Cardinal Pell, who launched the Melbourne Response abuse protocol used only in that archdiocese when he was archbishop in 1996, described how then premier Jeff Kennett had called him to his office and said ''clean it up!''

Retired bishop Geoffrey Robinson, the principal architect of the Towards Healing protocol used in every other diocese, had some sympathy for Cardinal Pell's position, saying he would rather have a royal commission conducted by a judge than the media, as was happening now.

But Bishop Robinson, 75 - who was abused as a child and headed the Australian church's efforts to tackle clerical sexual abuse for a decade, until he retired in 2004 because he was so disillusioned - had a different tack on the solution.
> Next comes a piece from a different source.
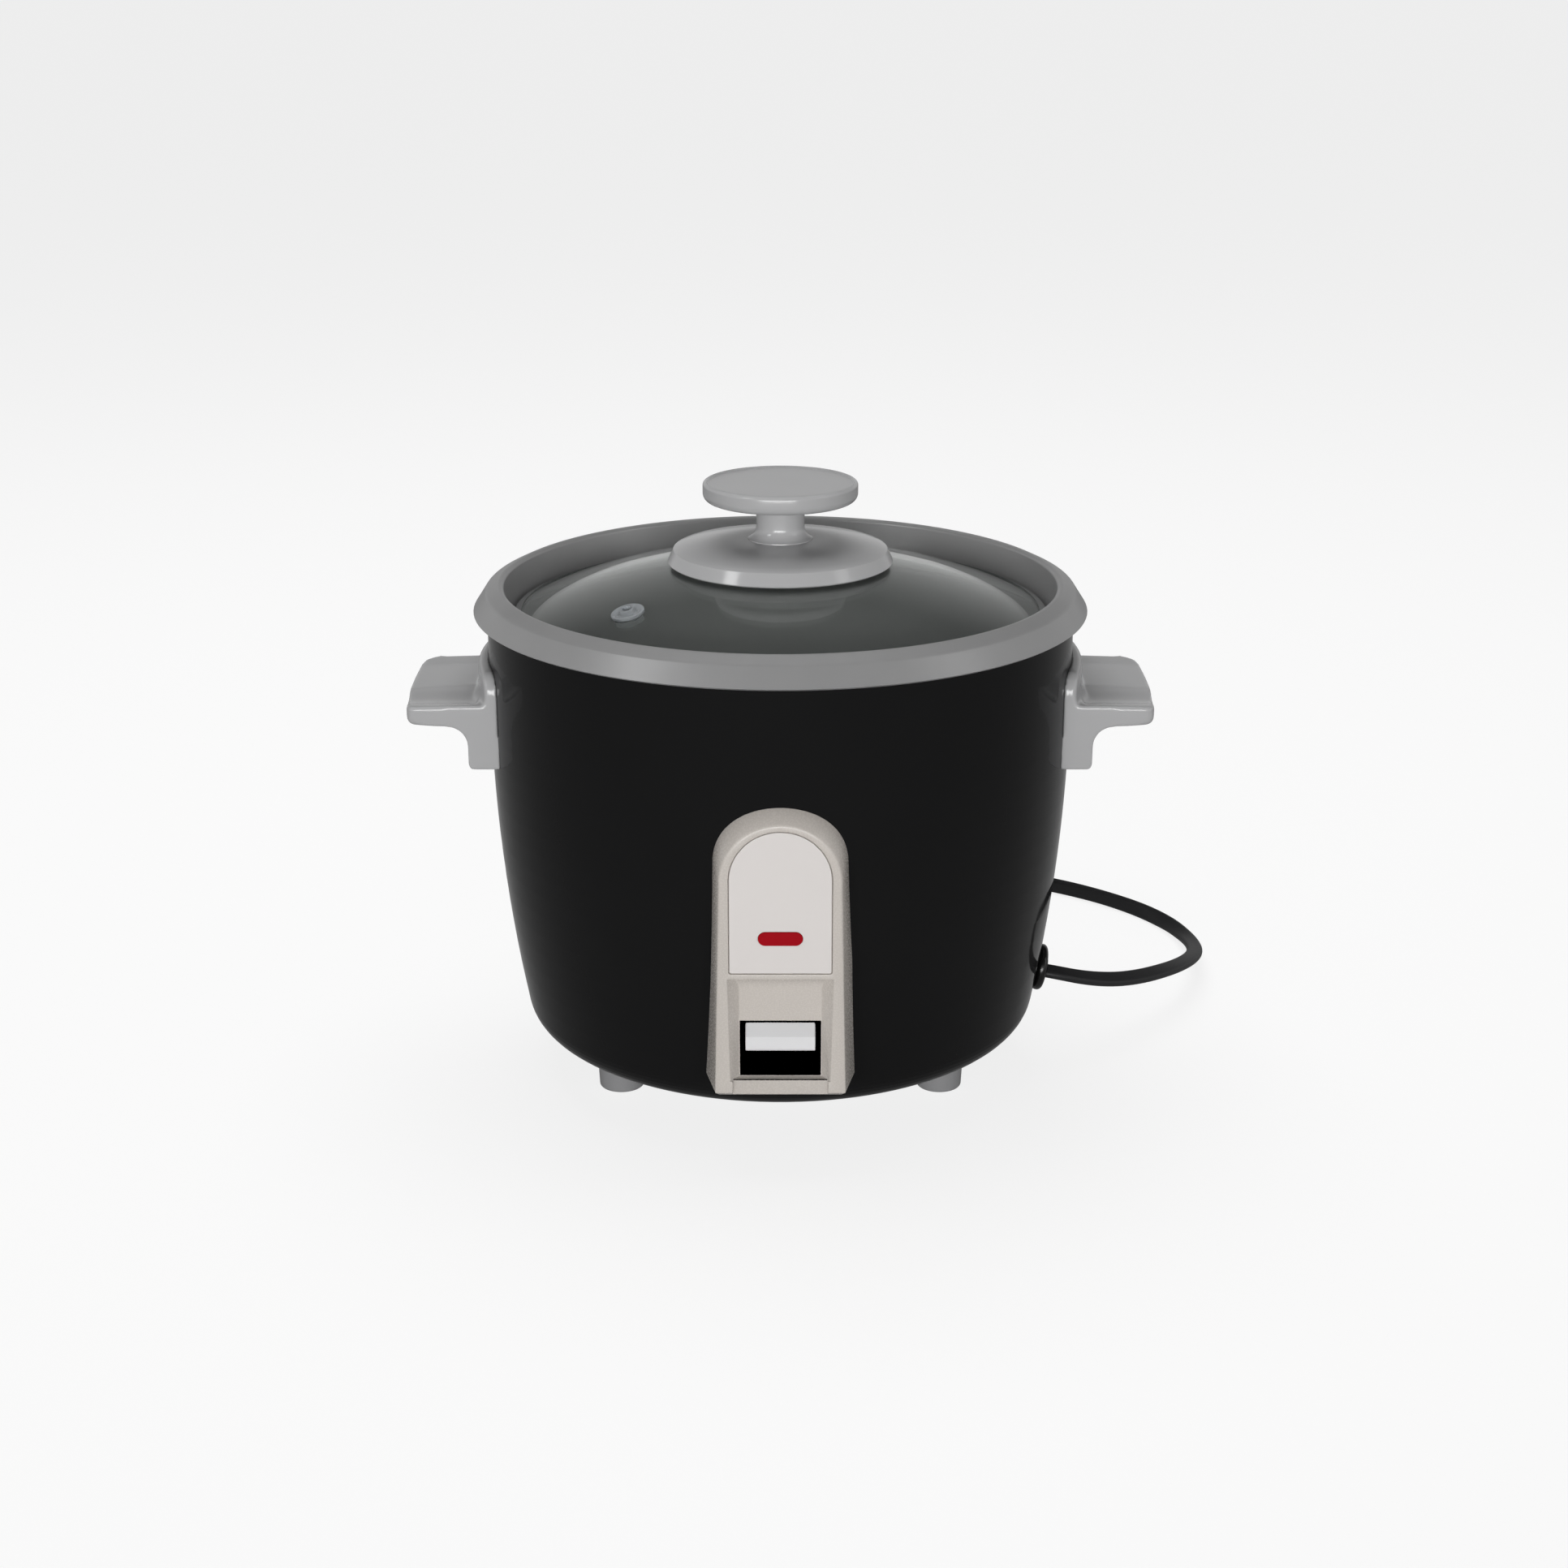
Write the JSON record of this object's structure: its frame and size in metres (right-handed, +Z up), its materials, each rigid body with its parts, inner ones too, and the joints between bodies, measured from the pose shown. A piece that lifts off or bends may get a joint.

He said the abuse crisis was doing massive damage to the church but the changes needed were in Rome. ''Until things improve by 10,000 per cent over there, everything done here will be second best. But I'd prefer all the dirt to come out now rather than dribble out over the next 20 years,'' he said.

Cardinal Pell suggested media coverage of abuse, which rehashed the same stories, might open old wounds among abuse victims. ''I wonder to what extent the victims are helped by this ongoing furore in the press,'' he said.

Asked whether priests who were told about abuse in the confessional should report it, he said: ''The seal of confession is inviolable.'' But if the priest suspected that he would be told of

such events, he should refuse to hear the confession. ''That would be my advice, and I would never hear the confession of a priest who is suspected of such a thing.''

Mr Kennett said he remembered meeting Cardinal Pell as the new archbishop of Melbourne. ''I said, 'You are new to the job, your challenge is to clean up these allegations as quickly and best you can for the sake of the victims and in defence of the very good work the church does.'''

Asked if he had told the archbishop that ''if you don't fix it I will'', he said he could not remember but it sounded like his language. ''I charged him, though I had no authority to do so, to clean it up.''

Mr Kennett said the abuse crisis ''broke the spirit'' of Cardinal Pell's predecessor in Melbourne, Archbishop Frank Little. ''I don't think he could bring himself to believe that in his flock people had committed these deeds.''

Mr Kennett said the royal commission would take years and might cost hundreds of millions of dollars, ''but so be it. It has to be done.''

He suggested witnesses might need financial help.